Cette alternative est préférable pour limiter le nombre de kilomètres parcourus par les vêtements (et l’empreinte écologique qui en découle) mais soulève d’autres questions.

Le don aux friperies : bien que tous les vêtements issus de la fast-fashion ne soient pas à jeter directement après usage, les matières utilisées pour les produire sont la plupart du temps synthétiques et les coupes sont désajustées dès leur sortie d’usine. Ainsi, les chances d’offrir à ces pièces une seconde vie sont minimes. Les vêtements de marques reconnues pour leur robustesse sont bien plus à même de trouver preneur sur le marché de la seconde-main. De même, elles s’offrent la possibilité de rééditer des pièces vintages intemporelles comme Levi’s avec son jean 501, ce qui semble compliqué lorsqu’il s’agît de fast-fashion. On se demande quelle pièce issue de la fast-fashion marquera suffisamment les esprits pour être rééditée dans 30 ans. Avec 36 collections par an, les options sont infinies et le mystère reste entier.

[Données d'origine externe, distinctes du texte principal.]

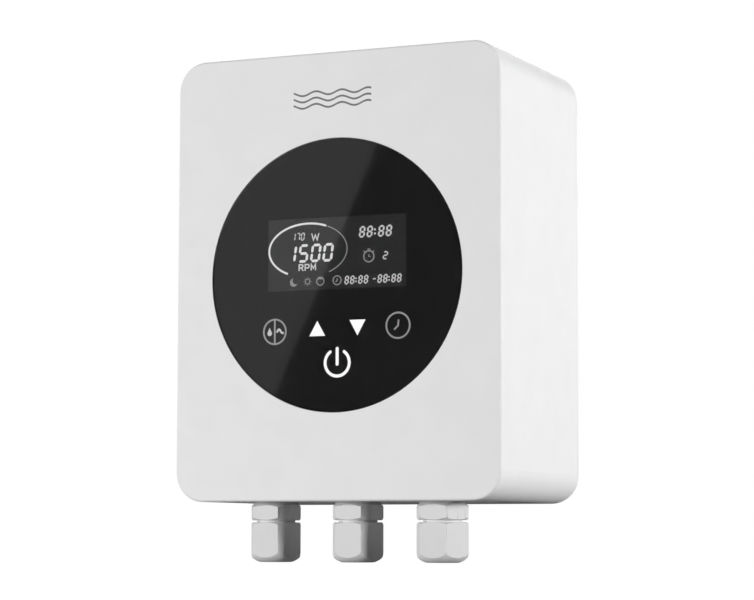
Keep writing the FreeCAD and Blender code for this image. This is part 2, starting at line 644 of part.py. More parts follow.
def gland_nut(x):
    """Dome nut: hexagon above, rounded nose below, bored for the thread, the cage and the cable."""
    z, y = BOTTOM_Z, GLAND_Y
    corner, flat = GLAND_AF / math.sqrt(3) + 0.01, GLAND_AF / 2 - 0.15
    drop = (corner - flat) * math.tan(HEX_CHAMFER)
    z_top, z_end = z - NUT_TOP, z - GLAND_LENGTH
    tip, shoulder = V(x + NOSE_R, y, z_end), V(x + corner, y, z - NOSE_FROM)
    sides = Part.makePolygon([tip, V(x, y, z_end), V(x, y, z_top), V(x + flat, y, z_top),
                              V(x + corner, y, z_top - drop), shoulder])
    nose = Part.Arc(shoulder, V(x + GLAND_AF / 2, y, z - NOSE_MID), tip)
    outline = Part.Wire(sides.Edges + [nose.toShape()])
    outer = Part.Face(outline).revolve(V(x, y, 0), UP, 360)
    outer = hexagon(x, y, GLAND_AF, z_end, z_top).common(outer)
    inner = turned([(0, z_top + 1), (NUT_BORE_R, z_top + 1), (NUT_BORE_R, z - CONE_FROM),
                    (CONE_END_R, z - CONE_TO), (NUT_EXIT_R, z - CONE_TO), (NUT_EXIT_R, z_end - 1),
                    (0, z_end - 1)], x, y)
    return outer.cut(inner)


def gland_cage(x):
    """Ring of claws that the nut's cone closes round the seal."""
    z, y = BOTTOM_Z, GLAND_Y
    low = z - CONE_TO + 0.4
    outer = turned([(0, z - NECK_END - EASE), (CAGE_R - 0.2, z - NECK_END - EASE), (CAGE_R, z - CONE_FROM),
                    (CONE_END_R - 0.22, low), (0, low)], x, y)
    ring = outer.cut(pillar(x, y, CAGE_BORE_R, low - 1, z))
    slots = []
    for i in range(CLAW_COUNT):
        slot = box(x, x + 10, y - 0.5, y + 0.5, low - 1, z - CONE_FROM - 1)
        slot.rotate(V(x, y, 0), UP, (i + 0.5) * 360 / CLAW_COUNT)
        slots.append(slot)
    return cut(ring, slots)


def gland_seal(x):
    z, y = BOTTOM_Z, GLAND_Y
    low = z - CONE_TO + 0.3
    return pillar(x, y, SEAL_R, low, z - SEAL_FROM).cut(pillar(x, y, SEAL_BORE_R, low - 1, z))


# ---- Wall mounting ------------------------------------------------------------------------------
def hanging_studs():
    """Shoulder screws in the rear wall that drop into the bracket's slots."""
    studs = []
    for x, z in corners(STUD_X, STUD_Z):
        neck_end = REAR_Y + STUD_NECK_LEN
        head = rod(x, z, STUD_HEAD_R, neck_end, neck_end + STUD_HEAD_T)
        slot = block(x, z, 2 * STUD_HEAD_R, 1.2, neck_end + STUD_HEAD_T - 1.2, neck_end + STUD_HEAD_T + 1)
        neck = rod(x, z, STUD_NECK_R, REAR_Y, neck_end)
        thread = rod(x, z, M4_R - 0.05, FLOOR_Y - STUD_THREAD_LEN, REAR_Y)
        studs.append(fuse([head.cut(slot), neck, thread]))
    return studs


def wall_bracket():
    """Folded sheet: a wall plate, two side flanges and four lips with slots that open upwards."""
    half_w, half_h = PLATE_W / 2, PLATE_H / 2
    outer = box(-half_w, half_w, LIP_FRONT_Y, 0, -half_h, half_h)
    outer = soften(outer, BEND_R + SHEET_T, lambda e: along(e, UP) and on_plane_y(0)(e))
    inner_w = half_w - SHEET_T
    inner = box(-inner_w, inner_w, LIP_FRONT_Y - 9, -SHEET_T, -half_h - 1, half_h + 1)
    inner = soften(inner, BEND_R, lambda e: along(e, UP) and on_plane_y(-SHEET_T)(e))
    lips = []
    for side, z in corners(1, STUD_Z):
        x0, x1 = sorted((side * (half_w - SHEET_T), side * LIP_OUT))
        lip = box(x0, x1, LIP_FRONT_Y, LIP_FRONT_Y + SHEET_T, z - LIP_BELOW, z + LIP_ABOVE)
        lips.append(soften(lip, 2.0, lambda e: along(e, BACK) and abs(e.BoundBox.XMax) > half_w + 1
                           and abs(e.BoundBox.XMin) > half_w + 1))
    shape = fuse([outer.cut(inner)] + lips)
    slot_r = STUD_NECK_R + 0.2
    front, rear = LIP_FRONT_Y - 1, LIP_FRONT_Y + SHEET_T + 1
    tools = [rod(x, z, slot_r, front, rear) for x, z in corners(STUD_X, STUD_Z)]
    tools += [box(x - slot_r, x + slot_r, front, rear, z, z + LIP_ABOVE + 1)
              for x, z in corners(STUD_X, STUD_Z)]
    tools += [rod(x, z, WALL_SCREW_R, -SHEET_T - 1, 1) for x, z in corners(SCREW_DX, SCREW_DZ)]
    return cut(shape, tools)


# ---- Assembly -----------------------------------------------------------------------------------
def all_nodes():
    nodes = {
        "main_housing": main_housing(),
        "front_cover": front_cover(),
        "cover_seal": seal_ring(0.05),
        "cover_screws": cover_screws(),
        "cover_inserts": cover_inserts(),
        "touch_glass": touch_glass(),
        "glass_adhesive": glass_adhesive(),
        "lcd_panel": lcd_panel(),
        "lcd_backlight": lcd_backlight(),
        "lcd_frame": lcd_frame(),
        "control_board": control_board(),
        "control_chips": control_chips(),
        "control_screws": control_screws(),
        "touch_springs": touch_springs(),
        "battery_holder": battery_holder(),
        "clock_battery": clock_battery(),
        "buzzer": buzzer(),
        "heat_sink": heat_sink(),
        "heat_sink_seal": heat_sink_seal(),
        "heat_sink_screws": heat_sink_screws(),
        "power_board": power_board(),
        "power_board_screws": power_board_screws(),
        "thermal_pads": thermal_pads(),
        "power_module": power_module(),
        "bridge_rectifier": bridge_rectifier(),
        "dc_capacitors": dc_capacitors(),
        "filter_capacitors": filter_capacitors(),
        "choke_core": choke_core(),
        "choke_windings": choke_windings(),
        "pfc_core": pfc_core(),
        "pfc_coil": pfc_coil(),
        "relay": relay(),
        "fuse_clips": fuse_clips(),
        "fuse_link": fuse_link(),
        "mains_terminals": terminal_block(*MAINS_BLOCK),
        "signal_terminals": terminal_block(*SIGNAL_BLOCK),
        "motor_terminals": terminal_block(*MOTOR_BLOCK),
        "terminal_screws": terminal_screws(),
        "ribbon_plugs": ribbon_plugs(),
        "ribbon_cable": ribbon_cable(),
        "hanging_studs": hanging_studs(),
        "wall_bracket": wall_bracket(),
    }
    for number, x in enumerate(GLAND_X, 1):
        nodes[f"gland_body_{number}"] = gland_body(x)
        nodes[f"gland_gasket_{number}"] = gland_gasket(x)
        nodes[f"gland_locknut_{number}"] = gland_locknut(x)
        nodes[f"gland_cage_{number}"] = gland_cage(x)
        nodes[f"gland_seal_{number}"] = gland_seal(x)
        nodes[f"gland_nut_{number}"] = gland_nut(x)
    return nodes


os.makedirs("parts", exist_ok=True)
for name, made in all_nodes().items():
    shape = Part.makeCompound(made) if isinstance(made, list) else made
    if not shape.isValid() or not shape.Solids:
        raise RuntimeError(f"{name} is not a valid solid")
    shape.exportStep(f"parts/{name}.step")
    print(f"{name:20s} solids {len(shape.Solids):2d}  volume {shape.Volume / 1000:8.2f} cm3")
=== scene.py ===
import json
import math

import bmesh
import bpy
from mathutils import Matrix, Vector

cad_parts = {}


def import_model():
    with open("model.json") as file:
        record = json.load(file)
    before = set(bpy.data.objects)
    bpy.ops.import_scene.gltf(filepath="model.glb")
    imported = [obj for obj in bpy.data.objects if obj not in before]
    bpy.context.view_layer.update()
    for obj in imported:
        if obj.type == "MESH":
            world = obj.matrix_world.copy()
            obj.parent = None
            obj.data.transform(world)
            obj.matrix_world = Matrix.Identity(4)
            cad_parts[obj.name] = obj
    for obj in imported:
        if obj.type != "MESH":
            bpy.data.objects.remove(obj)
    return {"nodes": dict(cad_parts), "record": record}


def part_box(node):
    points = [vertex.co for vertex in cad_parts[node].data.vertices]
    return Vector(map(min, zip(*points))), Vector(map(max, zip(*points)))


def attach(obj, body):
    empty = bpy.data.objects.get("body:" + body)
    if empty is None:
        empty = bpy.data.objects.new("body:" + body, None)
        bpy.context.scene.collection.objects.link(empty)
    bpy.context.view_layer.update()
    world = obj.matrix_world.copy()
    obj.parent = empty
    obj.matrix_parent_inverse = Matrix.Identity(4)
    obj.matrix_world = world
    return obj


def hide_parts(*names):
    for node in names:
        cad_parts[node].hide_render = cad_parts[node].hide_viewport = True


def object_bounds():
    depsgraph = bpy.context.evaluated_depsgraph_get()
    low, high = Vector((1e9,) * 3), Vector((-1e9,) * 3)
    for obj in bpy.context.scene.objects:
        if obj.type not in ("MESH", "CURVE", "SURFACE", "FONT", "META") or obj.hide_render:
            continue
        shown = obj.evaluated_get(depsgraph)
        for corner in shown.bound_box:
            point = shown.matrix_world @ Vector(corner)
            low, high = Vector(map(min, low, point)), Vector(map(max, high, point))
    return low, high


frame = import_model()
cad_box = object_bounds()

# Looks of a wall-mounted pump speed controller: a white box with a round black touch display and
# three cable glands below. Lengths are metres in the row frame. Drawings on the front face are in
# millimetres from the glass's centre, x to the right and z up.

MM = 0.001
WHITE = (1, 1, 1)

# ---- Camera ------------------------------------------------------------------------------------
IMAGE_W = 754
SENSOR = 36.0
FOCAL_PX = 2560.2
CAMERA_AT = Vector((0.49042, -1.15066, -0.12074))
YAW, PITCH, ROLL = (math.radians(a) for a in (24.32, 5.43, 0.11))
CLIP_END = 200

# ---- Front face --------------------------------------------------------------------------------
glass_low, glass_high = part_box("touch_glass")
FACE_Y = glass_low.y
GLASS_REAR = glass_high.y
GLASS_R = (glass_high.x - glass_low.x) / 2 / MM
LCD_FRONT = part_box("lcd_panel")[0].y
WINDOW = (-34.0, 35.0, -6.6, 26.2)
PRINT_T = 0.02
PRINT_BACK, SIGN_BACK, LCD_SIGN_LIFT = 0.03 * MM, 0.06 * MM, 0.03 * MM
EDGE_PRINT_BACK, EDGE_PRINT_T = 0.3 * MM, 0.85

# ---- Colours and finishes ----------------------------------------------------------------------
COVER_TINT = (0.84, 0.84, 0.84)
TUB_TINT = (0.84, 0.84, 0.845)
CASE_ROUGH = 0.55
CASE_GRAIN = 0.00004
NYLON = ((0.73, 0.73, 0.73), 0.6, 0.00003, 3200, 0.02)
INK = (0.016, 0.016, 0.016)
GLASS_ROUGH = 0.03
PRINT_GREY = (0.13, 0.13, 0.13)
SIGN_BASE = (0.1, 0.1, 0.1)
LCD_TINT = (0.015, 0.0155, 0.016)
LCD_GLOW = 0.012
MASK_GREEN, TRACK_GREEN, TRACK_WIDTH = (0.02, 0.16, 0.06), (0.05, 0.30, 0.10), 0.09
ZINC_DARK, ZINC_PALE, ZINC_ROUGH = (0.62, 0.64, 0.65), (0.70, 0.72, 0.73), (0.36, 0.44)
METAL_MOTTLE, METAL_GLOSS, METAL_GRAIN = 0.06, 0.08, 0.00004
MOULDED_GLOSS, MOULDED_BUMP = 0.04, 0.35
METAL_BUMP = 0.5

# Moulded materials: colour, roughness, grain depth
PLASTICS = {
    "housing_white": (TUB_TINT, CASE_ROUGH, CASE_GRAIN),
    "seal_rubber": ((0.02, 0.02, 0.02), 0.7, 0.00003),
    "adhesive_foam": ((0.012, 0.012, 0.012), 0.8, 0.0001),
    "light_guide": ((0.8, 0.82, 0.84), 0.2, 0.00001),
    "black_plastic": ((0.025, 0.025, 0.025), 0.45, 0.00003),
    "chip_black": ((0.02, 0.02, 0.022), 0.55, 0.00003),
    "thermal_pad": ((0.45, 0.5, 0.62), 0.8, 0.00005),
    "capacitor_sleeve": ((0.02, 0.03, 0.07), 0.25, 0.00001),
    "capacitor_yellow": ((0.75, 0.5, 0.05), 0.35, 0.00003),
    "ferrite": ((0.07, 0.07, 0.075), 0.7, 0.00008),
    "coil_tape": ((0.75, 0.55, 0.1), 0.25, 0.00002),
    "relay_blue": ((0.04, 0.14, 0.42), 0.35, 0.00003),
    "terminal_green": ((0.03, 0.3, 0.09), 0.45, 0.00003),
    "plug_white": ((0.78, 0.77, 0.7), 0.45, 0.00003),
    "ribbon_grey": ((0.4, 0.4, 0.42), 0.5, 0.00002),
    "gasket_grey": ((0.5, 0.5, 0.5), 0.7, 0.00003),
}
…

Quid de la vente de vêtements ? Le marché de la vente en ligne de vêtements de seconde main connaît depuis quelques années une croissance soutenue. Les plateformes d’achat, de vente ou d’échange se multiplient. Vinted, licorne lituanienne, est l’une de ces plateformes intuitive pour vendre, acheter, et échanger des vêtements et accessoires d’occasions. Anissa Pomies, enseignante chercheuse à emlyon souligne toutefois son plus grand défaut : pousser à la consommation en prenant l’utilisateur par la main et en lui donnant la sensation de « jouer à la marchande ». L’argent gagné est stocké dans une cagnotte et peut être aussitôt réinvesti. Vinted s’apparente alors – malgré ses avantages – à une énorme mécanique qui brasse des vêtements vendus à 3 sous, 24H sur 24, 7 jours sur 7.

Quelle solution durable pour ces tonnes de vêtements usagés ? 

Sûrement produire moins. Le principe de la Responsabilité Élargie du Producteur, promulgué le 1er janvier 2007 (article L541-10-3 du Code de l’environnement), oblige les marques (entre autres) à contribuer à la gestion de ces déchets. En ce sens, la Redoute a lancé en décembre 2020 son site de seconde main ‘la Reboucle’. Cette réponse légale est une avancée dans la lutte contre le gaspillage et la pollution mais elle n’incite pas les entreprises à produire moins. Aujourd’hui, aucune n’envisage de ralentir son rythme de production. Liz Rickett est catégorique : « les vêtements de fast-fashion ne sont pas faits pour avoir une seconde vie ». Un changement de mentalité s’impose, il est grand temps de redonner aux vêtements les valeurs intrinsèques et sentimentales qu’ils méritent.